## Request
Reproduce exactly the lines from the line with "function makeMesh(name, geometry, color, roughness)" through the line with "for node in", both included, and no other lines.

··· Extracted data

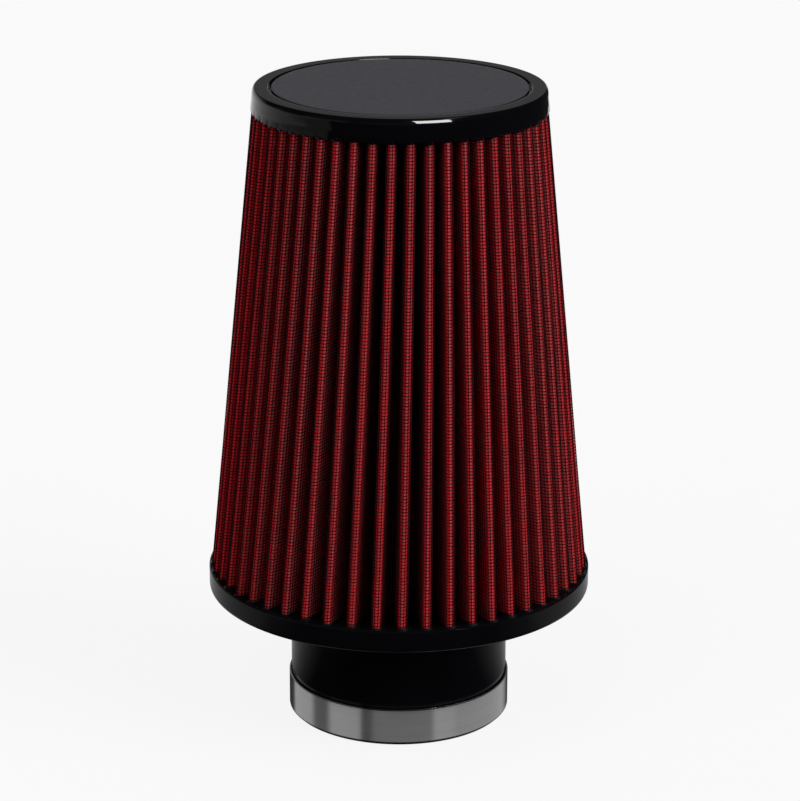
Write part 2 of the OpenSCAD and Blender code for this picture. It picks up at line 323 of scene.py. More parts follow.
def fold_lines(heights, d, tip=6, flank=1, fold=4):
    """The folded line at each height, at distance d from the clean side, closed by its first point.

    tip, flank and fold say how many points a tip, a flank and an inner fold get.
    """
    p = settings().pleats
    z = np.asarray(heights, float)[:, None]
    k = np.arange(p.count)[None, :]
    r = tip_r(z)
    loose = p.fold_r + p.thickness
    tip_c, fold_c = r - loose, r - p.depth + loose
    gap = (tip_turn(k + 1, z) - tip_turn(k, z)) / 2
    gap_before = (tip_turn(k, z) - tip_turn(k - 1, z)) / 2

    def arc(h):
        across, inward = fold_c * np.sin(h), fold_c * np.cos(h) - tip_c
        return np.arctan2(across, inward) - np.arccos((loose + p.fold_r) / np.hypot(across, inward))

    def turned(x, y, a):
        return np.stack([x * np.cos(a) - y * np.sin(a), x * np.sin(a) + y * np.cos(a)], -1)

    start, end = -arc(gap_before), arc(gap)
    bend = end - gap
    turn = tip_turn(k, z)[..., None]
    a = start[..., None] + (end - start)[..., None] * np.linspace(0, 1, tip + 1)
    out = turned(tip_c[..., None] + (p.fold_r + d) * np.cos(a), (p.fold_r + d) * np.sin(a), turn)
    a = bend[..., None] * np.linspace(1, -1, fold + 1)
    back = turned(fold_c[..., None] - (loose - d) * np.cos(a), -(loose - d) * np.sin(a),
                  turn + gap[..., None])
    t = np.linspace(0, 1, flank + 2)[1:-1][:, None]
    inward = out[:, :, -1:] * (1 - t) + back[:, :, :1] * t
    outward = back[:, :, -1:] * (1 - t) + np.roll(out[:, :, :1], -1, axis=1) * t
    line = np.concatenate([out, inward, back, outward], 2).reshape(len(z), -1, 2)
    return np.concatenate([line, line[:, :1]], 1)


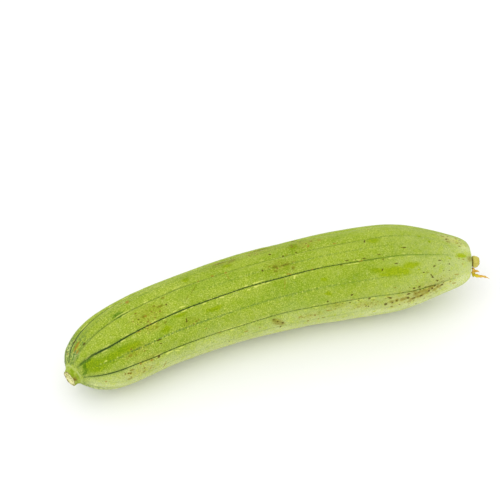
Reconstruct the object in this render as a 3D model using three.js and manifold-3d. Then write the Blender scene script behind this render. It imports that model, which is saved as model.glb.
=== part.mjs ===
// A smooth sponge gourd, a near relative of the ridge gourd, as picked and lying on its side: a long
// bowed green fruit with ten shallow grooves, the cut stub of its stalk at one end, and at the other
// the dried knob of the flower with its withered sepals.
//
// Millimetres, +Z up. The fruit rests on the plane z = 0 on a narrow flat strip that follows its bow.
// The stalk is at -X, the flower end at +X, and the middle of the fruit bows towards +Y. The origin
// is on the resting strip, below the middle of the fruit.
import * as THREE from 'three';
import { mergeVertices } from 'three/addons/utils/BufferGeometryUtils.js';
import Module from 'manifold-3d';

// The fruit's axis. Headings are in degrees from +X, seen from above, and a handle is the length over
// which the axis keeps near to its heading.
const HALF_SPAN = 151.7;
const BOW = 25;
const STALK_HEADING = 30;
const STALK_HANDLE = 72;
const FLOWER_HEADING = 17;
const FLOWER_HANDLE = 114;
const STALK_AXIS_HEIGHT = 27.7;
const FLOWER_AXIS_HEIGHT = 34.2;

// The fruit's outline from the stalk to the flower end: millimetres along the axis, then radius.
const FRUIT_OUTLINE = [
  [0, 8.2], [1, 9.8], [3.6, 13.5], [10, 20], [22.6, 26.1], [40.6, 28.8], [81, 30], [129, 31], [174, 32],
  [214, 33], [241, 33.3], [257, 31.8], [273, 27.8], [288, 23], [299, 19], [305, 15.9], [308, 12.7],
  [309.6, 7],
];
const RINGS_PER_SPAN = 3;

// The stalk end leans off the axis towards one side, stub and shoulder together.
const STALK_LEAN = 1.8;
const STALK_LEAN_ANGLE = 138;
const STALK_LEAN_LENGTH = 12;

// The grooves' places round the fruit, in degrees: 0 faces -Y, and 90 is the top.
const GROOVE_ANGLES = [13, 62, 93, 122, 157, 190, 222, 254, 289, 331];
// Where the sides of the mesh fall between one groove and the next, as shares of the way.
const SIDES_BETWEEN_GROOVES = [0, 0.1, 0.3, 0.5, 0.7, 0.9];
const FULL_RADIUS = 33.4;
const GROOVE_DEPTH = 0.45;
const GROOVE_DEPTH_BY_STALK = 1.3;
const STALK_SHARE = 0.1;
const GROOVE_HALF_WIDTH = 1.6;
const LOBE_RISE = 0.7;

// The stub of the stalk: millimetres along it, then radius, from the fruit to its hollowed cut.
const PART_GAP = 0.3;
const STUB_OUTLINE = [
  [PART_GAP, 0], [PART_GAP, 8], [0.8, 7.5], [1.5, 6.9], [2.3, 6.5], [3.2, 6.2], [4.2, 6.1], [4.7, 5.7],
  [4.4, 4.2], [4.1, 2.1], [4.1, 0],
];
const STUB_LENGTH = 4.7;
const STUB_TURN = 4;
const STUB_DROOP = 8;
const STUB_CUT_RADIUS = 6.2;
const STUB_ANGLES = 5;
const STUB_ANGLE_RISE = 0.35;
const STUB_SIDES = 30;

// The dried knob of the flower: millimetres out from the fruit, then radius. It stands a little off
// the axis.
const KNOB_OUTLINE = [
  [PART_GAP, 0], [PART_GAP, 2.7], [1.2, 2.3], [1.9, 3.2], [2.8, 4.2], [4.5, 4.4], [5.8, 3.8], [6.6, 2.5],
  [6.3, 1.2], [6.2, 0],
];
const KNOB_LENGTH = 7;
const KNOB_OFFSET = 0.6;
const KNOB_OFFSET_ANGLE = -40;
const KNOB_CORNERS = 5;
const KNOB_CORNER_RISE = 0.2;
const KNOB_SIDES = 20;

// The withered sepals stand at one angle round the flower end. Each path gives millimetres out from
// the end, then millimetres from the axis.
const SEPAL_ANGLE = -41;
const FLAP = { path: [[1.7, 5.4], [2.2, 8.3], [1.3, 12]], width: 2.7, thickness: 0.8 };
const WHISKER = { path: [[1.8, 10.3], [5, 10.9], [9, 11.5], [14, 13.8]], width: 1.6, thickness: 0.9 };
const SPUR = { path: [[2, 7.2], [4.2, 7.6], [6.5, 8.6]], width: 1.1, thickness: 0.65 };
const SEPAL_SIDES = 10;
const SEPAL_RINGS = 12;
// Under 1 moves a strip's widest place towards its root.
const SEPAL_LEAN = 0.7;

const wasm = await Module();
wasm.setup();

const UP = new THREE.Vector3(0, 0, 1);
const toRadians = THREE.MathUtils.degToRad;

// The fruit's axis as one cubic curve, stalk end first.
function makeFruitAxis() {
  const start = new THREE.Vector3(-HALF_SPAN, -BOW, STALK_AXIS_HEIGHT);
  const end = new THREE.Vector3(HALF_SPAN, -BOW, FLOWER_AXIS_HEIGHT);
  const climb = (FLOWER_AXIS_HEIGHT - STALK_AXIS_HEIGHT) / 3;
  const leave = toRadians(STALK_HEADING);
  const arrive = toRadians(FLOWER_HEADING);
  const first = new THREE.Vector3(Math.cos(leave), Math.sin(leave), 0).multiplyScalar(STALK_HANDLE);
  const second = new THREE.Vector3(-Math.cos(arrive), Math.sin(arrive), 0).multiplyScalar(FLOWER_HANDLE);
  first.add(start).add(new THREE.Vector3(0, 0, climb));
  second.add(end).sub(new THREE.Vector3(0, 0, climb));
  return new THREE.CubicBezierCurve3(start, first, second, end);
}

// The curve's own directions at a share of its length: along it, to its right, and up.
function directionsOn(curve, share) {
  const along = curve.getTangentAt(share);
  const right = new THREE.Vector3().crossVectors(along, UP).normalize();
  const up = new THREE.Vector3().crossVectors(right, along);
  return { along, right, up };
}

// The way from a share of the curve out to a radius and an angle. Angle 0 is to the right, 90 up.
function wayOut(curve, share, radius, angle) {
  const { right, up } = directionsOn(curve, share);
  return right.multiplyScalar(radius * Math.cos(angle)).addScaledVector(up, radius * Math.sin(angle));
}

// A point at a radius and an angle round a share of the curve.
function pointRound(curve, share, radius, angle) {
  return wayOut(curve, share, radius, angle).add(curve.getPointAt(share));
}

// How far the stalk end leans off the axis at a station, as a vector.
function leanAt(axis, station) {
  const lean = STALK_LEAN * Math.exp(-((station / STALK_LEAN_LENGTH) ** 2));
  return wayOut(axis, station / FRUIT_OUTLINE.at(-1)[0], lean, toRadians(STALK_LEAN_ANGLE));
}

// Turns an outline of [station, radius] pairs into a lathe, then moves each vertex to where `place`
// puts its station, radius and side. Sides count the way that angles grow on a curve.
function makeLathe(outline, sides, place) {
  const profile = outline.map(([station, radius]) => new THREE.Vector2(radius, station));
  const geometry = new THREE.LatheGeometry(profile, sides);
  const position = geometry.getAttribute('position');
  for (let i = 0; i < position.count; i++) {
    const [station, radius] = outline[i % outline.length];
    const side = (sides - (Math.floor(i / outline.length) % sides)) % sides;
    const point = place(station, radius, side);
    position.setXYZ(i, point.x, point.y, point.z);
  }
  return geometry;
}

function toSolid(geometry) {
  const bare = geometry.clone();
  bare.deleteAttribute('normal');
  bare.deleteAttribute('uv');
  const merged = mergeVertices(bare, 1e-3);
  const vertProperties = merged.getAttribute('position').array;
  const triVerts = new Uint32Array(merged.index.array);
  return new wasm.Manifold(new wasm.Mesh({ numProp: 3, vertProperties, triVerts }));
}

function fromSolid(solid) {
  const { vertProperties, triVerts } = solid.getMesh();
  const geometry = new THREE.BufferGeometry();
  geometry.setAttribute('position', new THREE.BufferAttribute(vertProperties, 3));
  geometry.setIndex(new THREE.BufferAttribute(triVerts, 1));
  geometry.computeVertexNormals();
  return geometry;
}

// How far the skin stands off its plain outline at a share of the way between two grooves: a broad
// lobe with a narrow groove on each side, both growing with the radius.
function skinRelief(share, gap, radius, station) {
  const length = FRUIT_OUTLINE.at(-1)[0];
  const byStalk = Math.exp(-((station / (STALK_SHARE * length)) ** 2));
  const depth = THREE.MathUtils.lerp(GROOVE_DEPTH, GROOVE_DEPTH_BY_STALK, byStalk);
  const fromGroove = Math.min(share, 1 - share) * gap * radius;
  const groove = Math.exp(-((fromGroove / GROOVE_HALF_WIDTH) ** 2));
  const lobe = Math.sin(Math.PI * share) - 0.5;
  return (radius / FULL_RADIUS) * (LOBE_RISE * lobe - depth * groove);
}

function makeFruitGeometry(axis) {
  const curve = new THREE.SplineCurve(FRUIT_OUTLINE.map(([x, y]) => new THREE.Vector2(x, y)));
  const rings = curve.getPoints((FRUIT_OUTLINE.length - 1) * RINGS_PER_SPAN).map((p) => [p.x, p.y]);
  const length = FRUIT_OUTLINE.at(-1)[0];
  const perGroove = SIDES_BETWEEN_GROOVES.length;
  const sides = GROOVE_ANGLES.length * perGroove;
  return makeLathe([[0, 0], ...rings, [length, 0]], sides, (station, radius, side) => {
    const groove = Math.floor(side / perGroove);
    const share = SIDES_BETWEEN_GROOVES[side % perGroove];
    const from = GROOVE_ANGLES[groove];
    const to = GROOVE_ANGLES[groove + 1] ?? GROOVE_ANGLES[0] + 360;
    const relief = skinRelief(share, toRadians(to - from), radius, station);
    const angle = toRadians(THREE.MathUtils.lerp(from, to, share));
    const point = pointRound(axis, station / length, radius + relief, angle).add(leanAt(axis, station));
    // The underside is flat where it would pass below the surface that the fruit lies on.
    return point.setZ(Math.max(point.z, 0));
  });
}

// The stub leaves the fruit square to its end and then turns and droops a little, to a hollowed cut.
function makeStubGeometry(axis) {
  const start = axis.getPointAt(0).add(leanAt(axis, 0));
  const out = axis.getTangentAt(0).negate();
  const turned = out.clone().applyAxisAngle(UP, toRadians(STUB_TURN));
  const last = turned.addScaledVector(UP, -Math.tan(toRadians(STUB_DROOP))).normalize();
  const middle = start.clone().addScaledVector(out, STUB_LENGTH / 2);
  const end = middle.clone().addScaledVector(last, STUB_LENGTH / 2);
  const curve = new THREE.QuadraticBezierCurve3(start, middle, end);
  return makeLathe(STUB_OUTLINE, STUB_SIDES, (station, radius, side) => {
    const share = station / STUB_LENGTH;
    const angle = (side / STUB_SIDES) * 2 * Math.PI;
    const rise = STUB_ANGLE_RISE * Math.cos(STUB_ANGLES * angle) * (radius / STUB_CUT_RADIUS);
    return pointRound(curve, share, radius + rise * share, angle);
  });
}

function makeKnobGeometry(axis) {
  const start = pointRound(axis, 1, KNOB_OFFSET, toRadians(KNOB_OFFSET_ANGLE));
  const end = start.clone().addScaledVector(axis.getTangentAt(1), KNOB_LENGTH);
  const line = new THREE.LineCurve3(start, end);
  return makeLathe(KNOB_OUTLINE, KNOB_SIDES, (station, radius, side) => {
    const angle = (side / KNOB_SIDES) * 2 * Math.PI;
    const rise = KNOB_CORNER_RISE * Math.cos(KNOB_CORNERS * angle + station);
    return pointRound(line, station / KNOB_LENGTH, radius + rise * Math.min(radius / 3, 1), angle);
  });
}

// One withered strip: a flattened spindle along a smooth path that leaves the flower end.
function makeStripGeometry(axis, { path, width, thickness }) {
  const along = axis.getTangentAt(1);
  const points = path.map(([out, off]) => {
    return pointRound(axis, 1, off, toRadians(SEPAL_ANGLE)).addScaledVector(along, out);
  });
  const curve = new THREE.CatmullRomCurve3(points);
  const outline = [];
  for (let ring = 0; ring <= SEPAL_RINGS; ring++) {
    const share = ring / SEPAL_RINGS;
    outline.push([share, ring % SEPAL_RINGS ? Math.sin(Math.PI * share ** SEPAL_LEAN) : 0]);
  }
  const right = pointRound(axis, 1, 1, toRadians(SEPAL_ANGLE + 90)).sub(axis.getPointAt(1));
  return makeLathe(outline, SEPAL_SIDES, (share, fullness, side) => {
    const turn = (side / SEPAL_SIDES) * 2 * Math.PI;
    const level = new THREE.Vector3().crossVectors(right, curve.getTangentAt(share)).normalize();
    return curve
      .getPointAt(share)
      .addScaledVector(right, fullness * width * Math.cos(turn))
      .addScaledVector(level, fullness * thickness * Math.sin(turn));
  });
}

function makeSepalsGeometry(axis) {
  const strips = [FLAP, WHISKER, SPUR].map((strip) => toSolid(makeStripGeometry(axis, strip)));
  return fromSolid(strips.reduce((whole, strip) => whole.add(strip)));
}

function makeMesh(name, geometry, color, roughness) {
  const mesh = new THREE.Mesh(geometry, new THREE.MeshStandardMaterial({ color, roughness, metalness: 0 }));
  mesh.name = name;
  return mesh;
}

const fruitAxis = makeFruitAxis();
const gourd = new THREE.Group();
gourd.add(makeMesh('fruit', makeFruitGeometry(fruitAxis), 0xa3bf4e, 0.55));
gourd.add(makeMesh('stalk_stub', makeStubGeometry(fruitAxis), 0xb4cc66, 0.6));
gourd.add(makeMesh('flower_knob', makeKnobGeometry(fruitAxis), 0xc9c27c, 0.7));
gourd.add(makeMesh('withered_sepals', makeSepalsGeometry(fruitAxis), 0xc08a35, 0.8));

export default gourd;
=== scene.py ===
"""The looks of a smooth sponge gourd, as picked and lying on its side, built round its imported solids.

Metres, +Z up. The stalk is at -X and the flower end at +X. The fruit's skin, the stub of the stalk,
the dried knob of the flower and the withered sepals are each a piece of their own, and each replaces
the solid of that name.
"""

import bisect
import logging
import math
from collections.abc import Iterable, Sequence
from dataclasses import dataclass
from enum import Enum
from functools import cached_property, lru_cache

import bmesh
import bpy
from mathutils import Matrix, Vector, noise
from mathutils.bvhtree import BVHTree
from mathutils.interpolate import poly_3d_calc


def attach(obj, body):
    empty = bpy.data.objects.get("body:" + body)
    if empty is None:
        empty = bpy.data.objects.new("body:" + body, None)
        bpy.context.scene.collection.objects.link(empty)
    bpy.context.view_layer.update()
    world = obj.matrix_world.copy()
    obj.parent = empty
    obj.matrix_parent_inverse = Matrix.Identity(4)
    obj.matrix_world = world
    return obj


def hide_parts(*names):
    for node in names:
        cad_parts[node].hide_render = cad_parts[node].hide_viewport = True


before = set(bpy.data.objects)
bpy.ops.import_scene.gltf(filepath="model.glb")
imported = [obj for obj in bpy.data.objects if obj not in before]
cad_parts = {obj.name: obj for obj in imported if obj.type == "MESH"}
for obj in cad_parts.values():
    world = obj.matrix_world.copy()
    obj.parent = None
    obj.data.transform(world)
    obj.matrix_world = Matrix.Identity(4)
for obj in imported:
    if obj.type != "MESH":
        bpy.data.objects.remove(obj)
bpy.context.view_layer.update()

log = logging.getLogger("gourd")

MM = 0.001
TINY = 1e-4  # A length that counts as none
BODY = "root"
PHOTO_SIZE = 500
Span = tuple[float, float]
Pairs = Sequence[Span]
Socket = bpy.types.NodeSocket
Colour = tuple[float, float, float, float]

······

## Task answer
function makeMesh(name, geometry, color, roughness) {
  const mesh = new THREE.Mesh(geometry, new THREE.MeshStandardMaterial({ color, roughness, metalness: 0 }));
  mesh.name = name;
  return mesh;
}

const fruitAxis = makeFruitAxis();
const gourd = new THREE.Group();
gourd.add(makeMesh('fruit', makeFruitGeometry(fruitAxis), 0xa3bf4e, 0.55));
gourd.add(makeMesh('stalk_stub', makeStubGeometry(fruitAxis), 0xb4cc66, 0.6));
gourd.add(makeMesh('flower_knob', makeKnobGeometry(fruitAxis), 0xc9c27c, 0.7));
gourd.add(makeMesh('withered_sepals', makeSepalsGeometry(fruitAxis), 0xc08a35, 0.8));

export default gourd;
=== scene.py ===
"""The looks of a smooth sponge gourd, as picked and lying on its side, built round its imported solids.

Metres, +Z up. The stalk is at -X and the flower end at +X. The fruit's skin, the stub of the stalk,
the dried knob of the flower and the withered sepals are each a piece of their own, and each replaces
the solid of that name.
"""

import bisect
import logging
import math
from collections.abc import Iterable, Sequence
from dataclasses import dataclass
from enum import Enum
from functools import cached_property, lru_cache

import bmesh
import bpy
from mathutils import Matrix, Vector, noise
from mathutils.bvhtree import BVHTree
from mathutils.interpolate import poly_3d_calc


def attach(obj, body):
    empty = bpy.data.objects.get("body:" + body)
    if empty is None:
        empty = bpy.data.objects.new("body:" + body, None)
        bpy.context.scene.collection.objects.link(empty)
    bpy.context.view_layer.update()
    world = obj.matrix_world.copy()
    obj.parent = empty
    obj.matrix_parent_inverse = Matrix.Identity(4)
    obj.matrix_world = world
    return obj


def hide_parts(*names):
    for node in names:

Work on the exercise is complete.